Samedi après-midi devant le domicile de l’assaillant dans le quartier de la madeleine à Evreux. Photo Victor Rival-Garcia pour Libération
«Je ne comprends pas pourquoi il a fait ça»Ce samedi, dans le quartier de la Madeleine à Evreux, où réside sa famille, c’était l’incompréhension qui dominait. Une ancienne camarade de classe, qui loge dans un immeuble voisin de celui de ses parents, évoque ainsi un garçon «discret, qui ne parlait pas beaucoup, et traînait surtout avec des garçons de son âge. Il ne parlait pas vraiment aux filles». «Choquée» en apprenant les événements de la veille, elle a côtoyé l’assaillant dès l’école primaire de la Forêt, et surtout au collège Pablo-Neruda, où il a poursuivi son cursus scolaire. En classe, elle se souvient qu’il «aimait faire rire la galerie. Il n’avait pas envie de bosser». La dernière fois qu’elle l’a vu, «il aidait son père à ramasser les courses. C’était quelqu’un de normal. Je ne comprends pas pourquoi il a fait ça».

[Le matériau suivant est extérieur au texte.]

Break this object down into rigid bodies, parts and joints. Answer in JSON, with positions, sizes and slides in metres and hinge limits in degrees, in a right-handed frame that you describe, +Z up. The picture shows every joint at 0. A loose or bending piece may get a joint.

Dans l’une des allées qui jouxtent l’ensemble Peyresourde, où loge la famille de l’assaillant, Sophia raconte le Abdoullakh A. qu’elle connaissait : «Un gars très respecté. Il a des amis, mais je le voyais souvent seul, à faire des allers-retours [au quartier]. Il a une tête de personne énervée. C’est quelqu’un qui impressionne quand on le voit, qui s’est déjà battu.» La jeune fille de 18 ans, qui habite dans l’immeuble voisin de celui de la famille, assure aussi qu’il était «très serviable, toujours là pour sa famille» : «Dès que j’avais un problème avec un de ses petits frères lorsqu’ils faisaient le bazar, il les engueulait.»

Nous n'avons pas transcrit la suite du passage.